Сергей Бочаров - Филологические сюжеты стр 26.

Шрифт
Фон

Это третье измерение представлено в повести её прозаическим рассказчиком, всё существование которого вовсе не предназначено быть исполнением столь значительной функции. Напротив, функции выполняет его рассказ как будто побочные и служебные – но занимая при этом во всём тексте повести её подавляюще большую часть (как подсчитано, 3/4 текста первой половины повести и 2/3 второй). Между двумя центральными эпизодами – прозаический перепад, большая пауза. Явление необычное в поэтике новеллы, замечает Н. Я. Берковский: "Пауза… ослабляет героя, расширяет поле…". Она ослабляет пружину единого действия и выводит нас за пределы события. И вот это ширящееся описательное прозаическое пространство рассказа у нас на глазах выводит в поэтическое пространство повести. Событие выплывает вновь из глубины бессобытийной паузы – выплывает естественно, вольно, случайно: "В картинах я не знаток, но одна привлекла моё внимание… но поразила меня в ней не живопись…" Чем уже кругозор и специальный интерес армейского офицера, тем ближе выход с новой стороны в загадочную чужую повесть с её обширным и тёмным неспециальным смыслом, далеко превышающим его кругозор. Случай, бог изобретатель играет в широком, непреднамеренном ходе жизни, и он же есть мгновенное орудие Провидения, о котором мы должны говорить в ситуации нашей повести, если помним об уровне понимания, заданном нам Толстым. Провидение сводит концы истории, чтобы подвести ей не фабульный только, не формальный, но моральный итог.
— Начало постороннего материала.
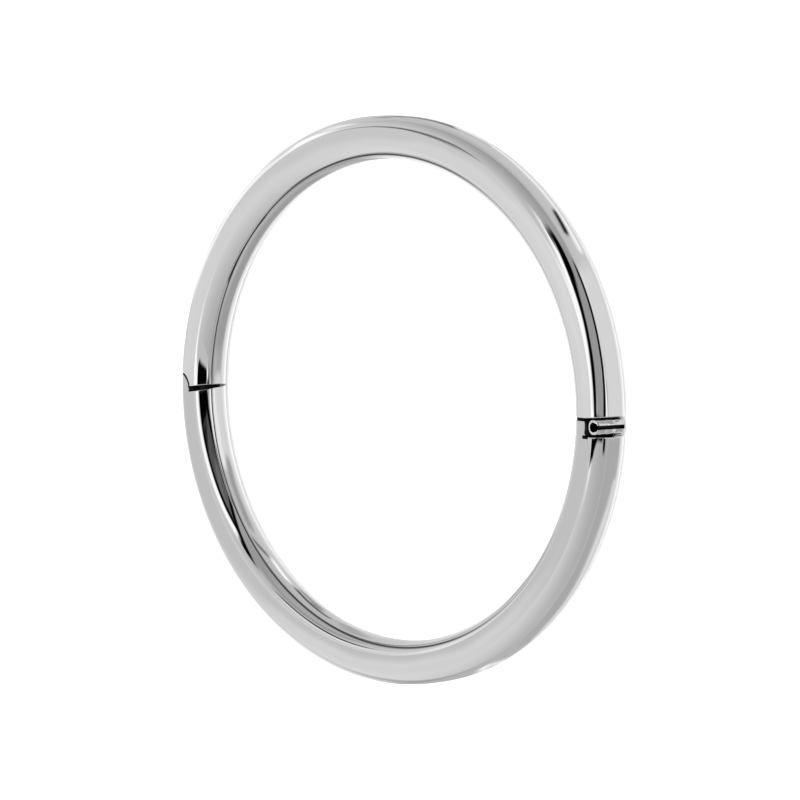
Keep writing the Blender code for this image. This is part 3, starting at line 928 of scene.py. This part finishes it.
def make_upper_half(silver, dark, dull, inside):
    """Upper half with its slot for the tongue, stop pad and two outer knuckles."""
    flats = beside_tab(BAND_THICKNESS / 2 - TAB_DEPTH - TAB_GAP, SCOOP_LINES)
    polished = out_at(PIN_X + POLISH_START, UPPER_HINGE_Y)
    flats += [out_at(NOTCH_X, UPPER_HINGE_Y), polished]
    hinge = Level(hinge_upper, True, polished - ON_SKIN)
    clasp = Level(clasp_upper, True)
    upper = band("upper_half_skin", flats, hinge, 0.0, clasp, math.pi, [silver, dull, inside])
    low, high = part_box("clasp_tongue")
    slot_low = (low.x - SLOT_GAP, CLASP_PARTING_Y - CUT_OVER, low.z - SLOT_GAP)
    slot_high = (high.x + SLOT_GAP, CLASP_PARTING_Y + SLOT_DEPTH, high.z + SLOT_GAP)
    cut(upper, plain_box("upper_slot", slot_low, slot_high))
    set_skin_normals(upper)
    reach = UPPER_HINGE_Y - PIN_Y + WEB_DEPTH
    pieces = [upper, stop_pad("upper_stop", UPPER_HINGE_Y, 0.0, dark)]
    for index in range(0, KNUCKLE_COUNT, 2):
        pieces += knuckle("upper", index, math.pi / 2, reach, silver, dark)
    return pieces


def make_lower_half(silver, dark, dull, inside):
    """Lower half with its tab, notch, stop pad and middle knuckle."""
    polished = out_at(PIN_X + POLISH_START, NOTCH_Y)
    flats = [out_at(NOTCH_X, LOWER_HINGE_Y), out_at(NOTCH_X, NOTCH_Y), polished]
    flats += beside_tab(BAND_THICKNESS / 2 - TAB_DEPTH, TAB_LINES)
    clasp = Level(clasp_lower, False)
    hinge = Level(hinge_lower, False, polished - ON_SKIN)
    lower = band("lower_half_skin", flats, clasp, math.pi, hinge, 2 * math.pi, [silver, dull, inside])
    left = NOTCH_X - RELIEF_REACH
    bottom = NOTCH_Y - RELIEF_DEPTH
    relief_low = (left, bottom, cad_low.z - CUT_OVER)
    relief_high = (left + RELIEF_WIDTH, bottom + RELIEF_HEIGHT, cad_high.z + CUT_OVER)
    cut(lower, plain_box("relief", relief_low, relief_high))
    set_skin_normals(lower)
    reach = PIN_X - NOTCH_X + WEB_DEPTH
    pieces = [lower, stop_pad("lower_stop", LOWER_HINGE_Y, 2 * math.pi, dark)]
    return pieces + knuckle("lower", 1, math.pi, reach, silver, dark)


def make_pin(dark):
    """Pin with a low dome at each end, sunk a little in the barrel."""
    half = BAND_WIDTH / 2 - BARREL_END_INSET - PIN_SUNK
    dome = []
    for step in range(DOME_STEPS + 1):
        angle = math.pi / 2 * step / DOME_STEPS
        dome.append((PIN_RADIUS * math.sin(angle), half - PIN_DOME * (1 - math.cos(angle))))
    dome[0] = (0.0, half)
    profile = dome + [(radius, -height) for radius, height in reversed(dome)]
    return lathe("hinge_pin_rod", profile, [dark])


def make_tongue(dull):
    """Tongue of the clasp, the size of its solid, with eased edges."""
    low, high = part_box("clasp_tongue")
    tongue = plain_box("clasp_tongue_plate", low, high)
    tongue.data.materials.append(dull)
    for face in tongue.data.polygons:
        face.material_index = 0
    modifier = tongue.modifiers.new("eased edges", "BEVEL")
    modifier.width = TONGUE_EASE
    modifier.segments = TONGUE_EASE_STEPS
    smooth(tongue)
    return tongue


def dress(pieces, body, node):
    """Put pieces on a body in place of its CAD node."""
    for piece in pieces:
        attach(piece, body)
        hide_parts(node)


# Studio

def view_axes():
    """Turn from the bangle's axes to right, up and towards the viewer in the photograph."""
    turn = Matrix.Rotation(VIEW_TURN, 3, "Y")
    tilt = Matrix.Rotation(VIEW_TILT, 3, "X")
    roll = Matrix.Rotation(VIEW_ROLL, 3, "Z")
    return roll @ tilt @ turn


def make_camera():
    """Camera with the photograph's view of the bangle."""
    axes = view_axes().transposed()
    centre = Vector((0.0, 0.0, MID_Z))
    location = centre + axes @ Vector((-VIEW_ASIDE.x, -VIEW_ASIDE.y, VIEW_DISTANCE))
    lens = bpy.data.cameras.new("camera")
    lens.sensor_width = SENSOR_WIDTH
    lens.lens = LENS
    lens.clip_start = CLIP_START
    lens.clip_end = CLIP_END
    camera = bpy.data.objects.new("camera", lens)
    camera.matrix_world = Matrix.Translation(location) @ axes.to_4x4()
    bpy.context.scene.collection.objects.link(camera)
    bpy.context.scene.camera = camera


def light_of(grey):
    """Strength of light that polished silver shows as a grey of 0 to 255, by the screen's usual curve."""
    return ((grey / 255 + 0.055) / 1.055) ** 2.4 / SILVER_GREY


class Surroundings:
    """Map of directions, in degrees to the right of and above the photograph's viewpoint.

    That viewpoint is fixed to the bangle's axes, so the map stays where it is when the camera moves.
    """

    def __init__(self, nodes, direction):
        self.nodes = nodes
        right, up, front = (nodes.dot(direction, row) for row in view_axes())
        square = nodes.math("MULTIPLY", front, front)
        sine = nodes.math("SQRT", nodes.math("MAXIMUM", nodes.math("SUBTRACT", 1.0, square), TINY))
        away = nodes.math("MULTIPLY", nodes.math("ARCCOSINE", front), 180.0 / math.pi)
        scale = nodes.math("DIVIDE", away, sine)
        self.across = nodes.math("MULTIPLY", right, scale)
        self.height = nodes.math("MULTIPLY", up, scale)
        spot = nodes.node("ShaderNodeCombineXYZ")
        nodes.put(spot.inputs["X"], self.across)
        nodes.put(spot.inputs["Y"], self.height)
        self.spot = spot.outputs[0]

    def vector(self, operation, first, second):
        """Result of one operation on two vectors."""
        made = self.nodes.node("ShaderNodeVectorMath", operation=operation)
        self.nodes.put(made.inputs[0], first)
        self.nodes.put(made.inputs[1], second)
        return made.outputs[0]

    def stripe(self, corners, half_width, softness):
        """1 along a bent line and 0 away from it."""
        nearest = FAR_AWAY
        for (x, y), (next_x, next_y) in zip(corners, corners[1:]):
            step = Vector((next_x - x, next_y - y, 0.0))
            offset = self.vector("SUBTRACT", self.spot, (x, y, 0.0))
            share = self.nodes.clamp(self.nodes.dot(offset, step / step.length_squared))
            scaled = self.nodes.node("ShaderNodeVectorMath", operation="SCALE")
            scaled.inputs[0].default_value = step
            self.nodes.put(scaled.inputs["Scale"], share)
            apart = self.nodes.node("ShaderNodeVectorMath", operation="DISTANCE")
            self.nodes.put(apart.inputs[0], offset)
            self.nodes.put(apart.inputs[1], scaled.outputs[0])
            nearest = self.nodes.math("MINIMUM", apart.outputs["Value"], nearest)
        return self.nodes.step(nearest, half_width + softness, half_width - softness)

    def beyond(self, start, end, softness):
        """1 on the right of the line from start to end and 0 on its left."""
        ahead = Vector((end[0] - start[0], end[1] - start[1], 0.0)).normalized()
        offset = self.vector("SUBTRACT", self.spot, (*start, 0.0))
        return self.nodes.step(self.nodes.dot(offset, (ahead.y, -ahead.x, 0.0)), -softness, softness)

    def paint(self, shade, cards):
        """The shade with cards laid over it, each over those before it."""
        for corners, half_width, softness, grey, strength in cards:
            mask = self.stripe(corners, half_width, softness)
            shade = self.nodes.cover(shade, mask, light_of(grey), strength)
        return shade

    def oval(self, middle, reach):
        """0 at the middle, 1 on the oval and more outside it."""
        offset = self.vector("SUBTRACT", self.spot, (*middle, 0.0))
        offset = self.vector("MULTIPLY", offset, (1 / reach[0], 1 / reach[1], 0.0))
        made = self.nodes.node("ShaderNodeVectorMath", operation="LENGTH")
        self.nodes.put(made.inputs[0], offset)
        return made.outputs["Value"]

    def wash(self, even, across, height, across_square, product, height_square):
        """Shade that changes slowly over the map, with its slopes and curves given per wash unit."""
        nodes = self.nodes
        x = nodes.math("MULTIPLY", self.across, 1 / WASH_UNIT)
        y = nodes.math("MULTIPLY", self.height, 1 / WASH_UNIT)
        by_x = nodes.math("MULTIPLY_ADD", x, across_square, nodes.math("MULTIPLY_ADD", y, product, across))
        by_y = nodes.math("MULTIPLY_ADD", y, height_square, height)
        shade = nodes.math("MULTIPLY_ADD", x, by_x, nodes.math("MULTIPLY_ADD", y, by_y, even))
        return nodes.math("MAXIMUM", shade, DIMMEST_WASH)


def make_light():
    """Even light on whatever is not polished. The polished pieces mirror a light tent instead."""
    world = bpy.data.worlds.new("even_light")
    bpy.context.scene.world = world
    world.use_nodes = True
    world.cycles.sampling_method = "NONE"
    nodes = Maths(world.node_tree)
    even = world.node_tree.nodes["Background"]
    even.inputs["Color"].default_value = (1.0, 1.0, 1.0, 1.0)
    mirrored = nodes.node("ShaderNodeLightPath").outputs["Is Glossy Ray"]
    nodes.put(even.inputs["Strength"], nodes.math("MULTIPLY_ADD", mirrored, -EVEN_LIGHT, EVEN_LIGHT))


def make_tent(name, view, radius, pieces):
    """Light tent all round, as the pieces of one half see it. It lights only them."""
    material = bpy.data.materials.new(name)
    material.use_nodes = True
    nodes = Maths(material.node_tree)
    material.node_tree.nodes.remove(material.node_tree.nodes["Principled BSDF"])
    direction = nodes.node("ShaderNodeVectorMath", operation="NORMALIZE")
    nodes.put(direction.inputs[0], nodes.node("ShaderNodeTexCoord").outputs["Object"])
    around = Surroundings(nodes, direction.outputs[0])

    # Tent inside the rim, backdrop outside it, and the cards over both
    past_rim = nodes.step(around.oval(TENT_MIDDLE, TENT_REACH), *TENT_RIM)
    shade = nodes.mix(past_rim, around.wash(*TENT_WASH), around.wash(*BACKDROP_WASH))
    glow = nodes.node("ShaderNodeEmission")
    nodes.put(glow.inputs["Strength"], around.paint(shade, BOTH_VIEWS + view))

    # The transparent part lets a ray that should miss this tent go on
    both = nodes.node("ShaderNodeAddShader")
    nodes.put(both.inputs[0], glow.outputs[0])
    nodes.put(both.inputs[1], nodes.node("ShaderNodeBsdfTransparent").outputs[0])
    nodes.put(material.node_tree.nodes["Material Output"].inputs["Surface"], both.outputs[0])
    material.cycles.emission_sampling = "NONE"

    bm = bmesh.new()
    bmesh.ops.create_uvsphere(bm, u_segments=TENT_SIDES, v_segments=TENT_SIDES // 2, radius=radius)
    tent = object_of(name, bm, [material])
    tent.visible_camera = False
    tent.visible_diffuse = False
    tent.visible_transmission = False
    tent.visible_volume_scatter = False
    tent.visible_shadow = False
    lit = bpy.data.collections.new(name + "_lights")
    for piece in pieces:
        lit.objects.link(piece)
    tent.light_linking.receiver_collection = lit


def make_floor():
    """Plain pale floor under the bangle, which the silver doesn't mirror."""
    material = new_material("pale_floor", grey_of(FLOOR_GREY), 0.0, FLOOR_ROUGHNESS)[0]
    bm = bmesh.new()
    bmesh.ops.create_circle(bm, cap_ends=True, radius=FLOOR_RADIUS, segments=FLOOR_SIDES)
    floor = object_of("floor", bm, [material])
    floor.location.z = cad_low.z
    floor.visible_glossy = False


def main():
    """Make the bangle and its studio."""
    bpy.context.scene.view_settings.view_transform = "Standard"
    silver = polished_silver("polished_silver")
    # The gap and end-face materials are near-black painted shade, mottled like tarnish
    dark = tarnished_silver("tarnished_silver", *GAP_TARNISH_AND_PAINTED_SHADE)
    dull = tarnished_silver("dull_silver", *END_FACE_TARNISH_AND_PAINTED_SHADE)
    # Silver of the inside, with a painted reflection line round the inner edge
    inside = hairlined_silver("hairlined_silver")
    upper = make_upper_half(silver, dark, dull, inside)
    lower = make_lower_half(silver, dark, dull, inside)
    dress(upper, "upper", "upper_half")
    dress(lower, "lower", "lower_half")
    pin = make_pin(dark)
    tongue = make_tongue(dull)
    dress([pin], "lower", "hinge_pin")
    dress([tongue], "lower", "clasp_tongue")
    make_camera()
    make_light()
    make_tent("tent_upper", UPPER_VIEW, TENT_RADII[0], upper)
    make_tent("tent_lower", LOWER_VIEW, TENT_RADII[1], lower + [pin, tongue])
    make_floor()


main()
"Таким образом узнал я конец повести, коей начало некогда так поразило меня". Конец и начало истории двух сходятся в жизни (рассказе) третьего. Они встречаются с этим третьим по отдельности, в разные эпохи своей и его жизни; они, когда сообщают свои эпизоды, удалены один от другого и от момента рассказа на большое пространство и время. От этого в малой сжатой повести большое художественное пространство и время. Узел события с его началом и концом завязывается на жизненных нитях, имеющих каждая своё другое начало и другой свой конец. Эти дальние начала и концы уходят за рамку повести, но чувствуются, расширяют её пространство.

Повесть распространяется вширь и в таких простых фразах: "…графиня посетила своё поместье только однажды, в первый год своего замужства, и то прожила там не более месяца. Однако ж во вторую весну моего затворничества разнёсся слух…" Граф говорит рассказчику, что четыре года не брал в руки пистолета, рассказчик здесь же упоминает, что уж лет пять не имеет известий о Сильвио. Этими временными отметками выстраивается хронология сюжета, собираемая по крупицам исследователями, но они же строят в повести и её пространство. У рассказчика и персонажей разные даты и точки отсчета времени, что даёт нам почувствовать разные направления уходящих за повесть жизней. Так единое общее время членится и связывается по-разному, в разные личные хронологии, общее время множится в пространстве общей человеческой жизни на индивидуальные одновременные времена (то есть – каждый находится в своём реальном, а не в общем хронологическом времени, по будущему Бергсону, переживает свою персональную длительность) – и таким образом время события обращается как бы в пространство, сюжет повести – в её смысловой объём.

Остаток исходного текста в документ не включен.